Based upon the foregoing, the Defendant’s motion is GRANTED and claim is hereby DISMISSED.

May 15, 2006
Syracuse, New York

Judge of the Court of Claims

The Court has considered the following documents in deciding this motion:

Notice of Motion...............................................................................................1

Affirmation of Thomas M. Trace, Esquire, Senior Attorney,

in support, with exhibits attached thereto..............................................2

No response was submitted by Claimant.

[2].The claim may also be untimely; however, Claimant provides no dates for when he pursued his administrative remedies with the correctional facility Court of Claims Act § 10(9) provides that for damages for injury to or loss of personal property, a claim may not be filed unless and until the inmate has exhausted the personal property claims administrative remedy established for inmates by the Department of Correctional Services.
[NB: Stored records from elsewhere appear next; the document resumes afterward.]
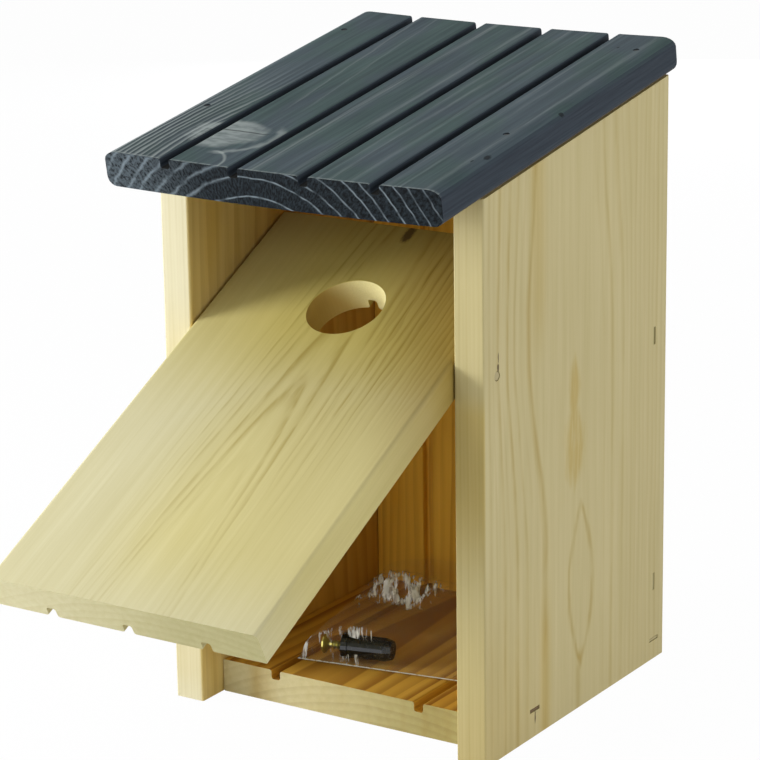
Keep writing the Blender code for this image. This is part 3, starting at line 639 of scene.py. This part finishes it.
def side_figure(graph, across, through, along):
    """Lines pinched forward at mid height, two long islands, and fine straight lines at the back."""
    pinch = graph.plus(1.0, *[graph.fade(along, *fade) for fade in SIDE_PINCHES])
    wander = graph.plus(graph.sways(across, along, SIDE_SWAYS), graph.times(through, SIDE_THROUGH_SHARE))
    strayed = graph.plus(across, wander)
    front = graph.marks(graph.over(strayed, pinch), SIDE_FRONT_LINES, SIDE_LINE_FALL)
    rear_place = graph.plus(across, graph.patch(across, along, *SIDE_REAR_LEAN), wander)
    rear = graph.marks(rear_place, SIDE_REAR_LINES, SIDE_LINE_FALL)
    fine = graph.times(graph.rings(rear_place, SIDE_FINE_SPACING), graph.fade(rear_place, *SIDE_FINE_FADE))
    uneven = graph.wear(across, along, *SIDE_WEAR)
    low_island = island(graph, across, along, *SIDE_LOW_ISLAND)
    outline = graph.times(graph.hump(low_island, *ISLAND_OUTLINE), uneven, ISLAND_OUTLINE_STRENGTH)
    tip = graph.patch(low_island, along, *ISLAND_TIP)
    stem = graph.stripe(strayed, along, *SIDE_STEM)
    lines = graph.plus(graph.times(graph.plus(front, rear), uneven), fine, outline, tip, stem)
    # Painted shadow of the open panel on the front edge
    painted_shade = graph.times(graph.patch(across, along, *SIDE_EDGE_PAINTED_SHADOW), graph.band(along, *SIDE_EDGE_SHADOW_FOOT))
    return lines, side_glow(graph, across, along), painted_shade


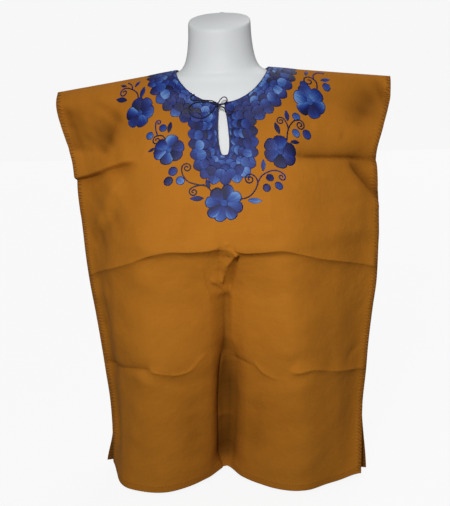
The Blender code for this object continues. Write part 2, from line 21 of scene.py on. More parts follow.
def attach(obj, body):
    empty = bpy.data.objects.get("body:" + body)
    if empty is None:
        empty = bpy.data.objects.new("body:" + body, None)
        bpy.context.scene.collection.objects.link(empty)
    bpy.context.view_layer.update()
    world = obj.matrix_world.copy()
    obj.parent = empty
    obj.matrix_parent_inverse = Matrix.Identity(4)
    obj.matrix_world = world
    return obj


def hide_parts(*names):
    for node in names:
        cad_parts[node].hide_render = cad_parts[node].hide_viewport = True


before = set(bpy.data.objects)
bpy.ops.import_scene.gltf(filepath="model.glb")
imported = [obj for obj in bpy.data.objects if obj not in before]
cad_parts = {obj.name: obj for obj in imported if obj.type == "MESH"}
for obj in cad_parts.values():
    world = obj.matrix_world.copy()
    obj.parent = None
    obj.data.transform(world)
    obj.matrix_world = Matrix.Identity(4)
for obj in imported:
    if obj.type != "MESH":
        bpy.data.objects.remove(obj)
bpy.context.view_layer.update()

log = logging.getLogger("blouse")

ROOT_BODY = "root"
Array = np.ndarray


# Shape of the cloth


def in_metres(sizes: Sequence[Any]) -> tuple[Any, ...]:
    """Sizes written in millimetres, in rows or not, as metres."""
    return tuple(in_metres(size) if isinstance(size, tuple) else size / 1000 for size in sizes)


class Level(NamedTuple):
    """One level section of a panel, from its left edge to its right edge."""

    z: float
    left_x: float
    left_edge: float
    left_side: float
    left_fold_x: float
    left_fold: float
    middle_x: float
    middle: float
    right_fold_x: float
    right_fold: float
    right_side: float
    right_x: float
    right_edge: float


class BackLevel(NamedTuple):
    """One level section of the back panel, whose edges follow the front panel's."""

    z: float
    left_side: float
    left_fold_x: float
    left_fold: float
    middle_x: float
    middle: float
    right_fold_x: float
    right_fold: float
    right_side: float


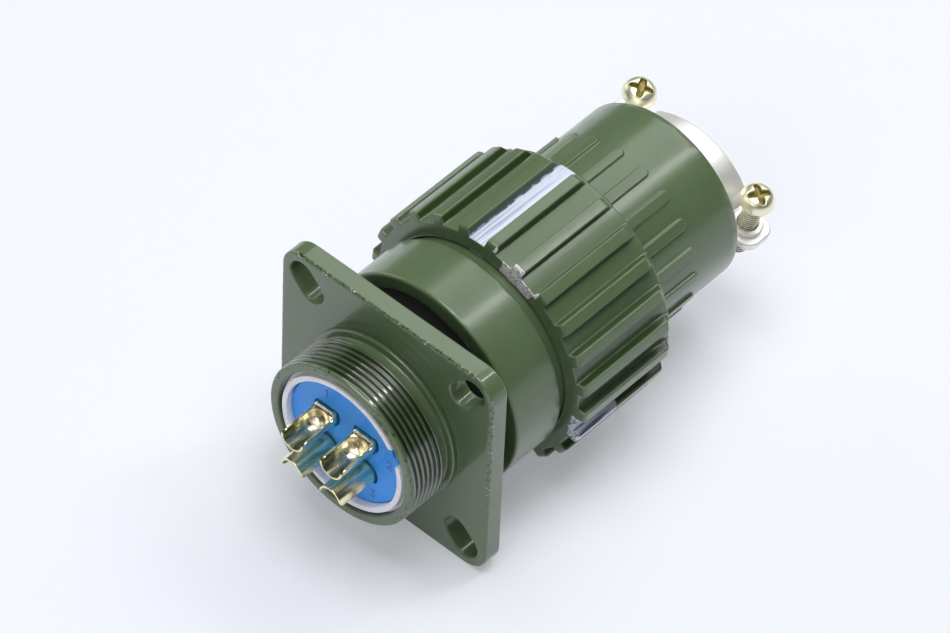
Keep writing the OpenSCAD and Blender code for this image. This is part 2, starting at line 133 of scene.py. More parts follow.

Such claim must be filed and served within one hundred twenty days after the date on which the inmate has exhausted such remedy. Unlike the provisions in Court of Claims Act §§ 10 (2) - (4), no provision is made for extending the time for filing and service of the claim by filing a notice of intention and, thus, service of the notice of intention is a nullity (see Gloster v State of New York, 6 Misc 3d 1001[A]).